The Standing Advisory Committee believes that the proposed amendments to the Massachusetts Rules of Civil Procedure reflect the goals that were identified in the Prefatory Note to the Uniform Rules describing the 2006 amendments to the Federal Rules of Civil Procedure: "to (1) provide early attention to electronic discovery issues, (2) provide better management of discovery into electronically stored information, (3) set out a procedure for assertions of privilege after production, (4) clarify the application of the rules relating to interrogatories and requests for production of documents to electronically stored information, and (5) clarify the application of the sanctions rules to electronically stored information."

"There is a danger in attempting to describe "key" or "major" provisions of rules changes, since any significant change in a rule has the potential to change the dynamic of litigation. But it is fair to say that a major focus of the Committee charged with recommending the 2014 amendments was crafting a process: (1) by which the parties, and the court if necessary, deal with electronic discovery early in the litigation, including the format for production of electronically stored information; (2) that addresses how to handle electronically stored information that is "inaccessible;" (3) that recognizes that privileged information may be inadvertently disclosed in the context of electronic discovery and sets forth a remedy for such disclosure; and (4) that provides protection where electronically stored information is lost by virtue of the "good-faith operation of an electronic information system." These matters are all addressed in the Reporter's Notes that accompany the 2014 amendments.

"The rules governing electronic discovery apply in all courts and in all proceedings governed by the Massachusetts Rules of Civil Procedure.

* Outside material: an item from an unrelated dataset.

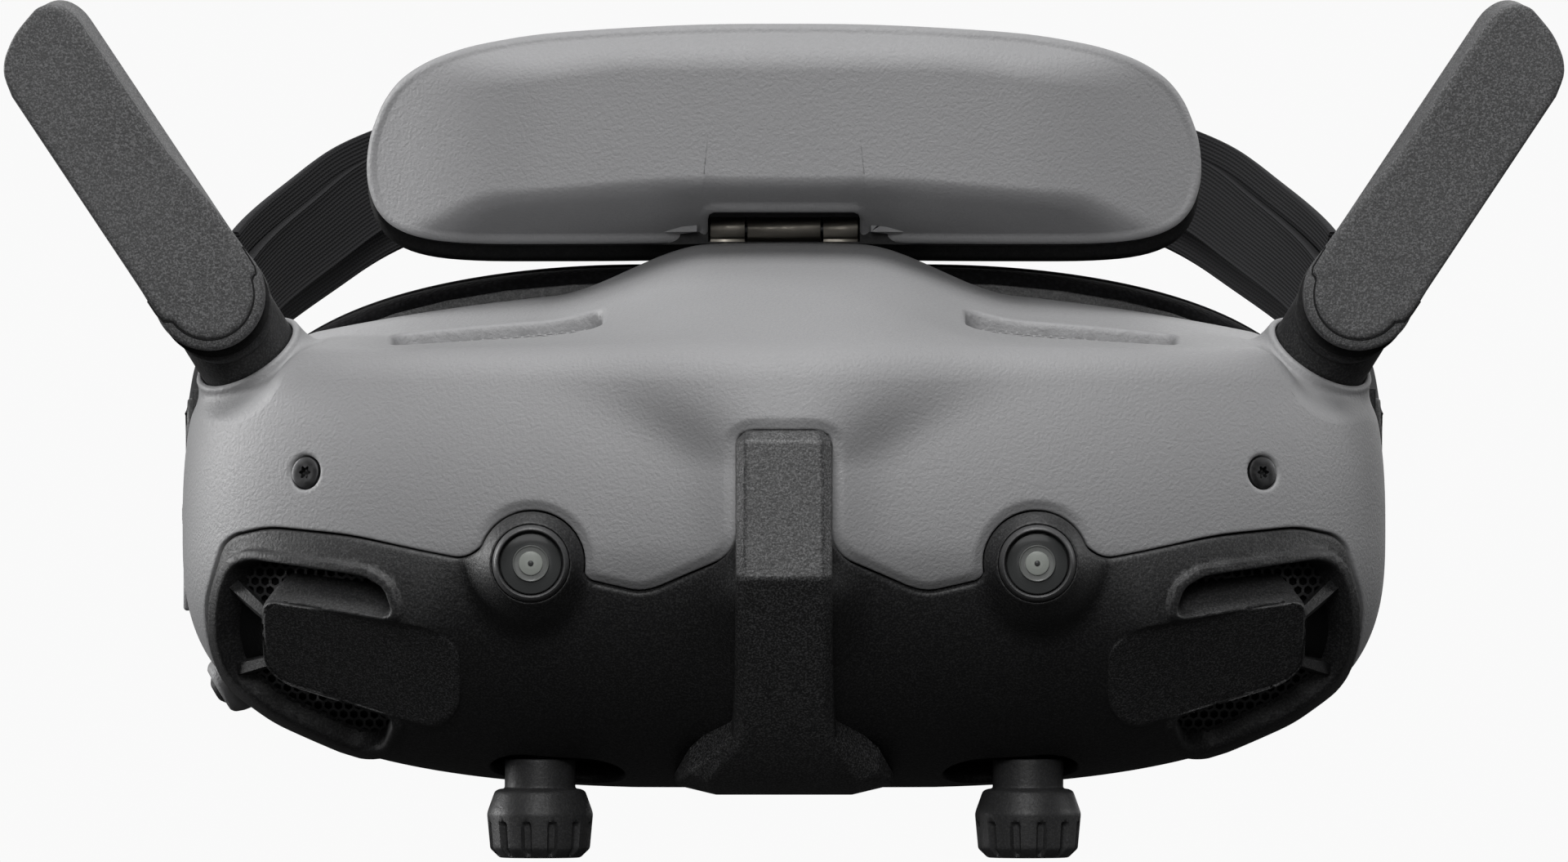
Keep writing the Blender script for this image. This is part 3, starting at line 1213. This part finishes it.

However, a particular department of the Trial Court may consider whether supplemental rules or standing orders that address special needs of the department, including considerations common to self-represented litigants, would be appropriate. Of course, any departmental rule or standing order regarding electronic discovery may not be "inconsistent with" the provisions of the Massachusetts Rules of Civil Procedure. Mass. R. Civ. P. 83. See Sullivan v. Iantosca, 409 Mass. 796 (1991)."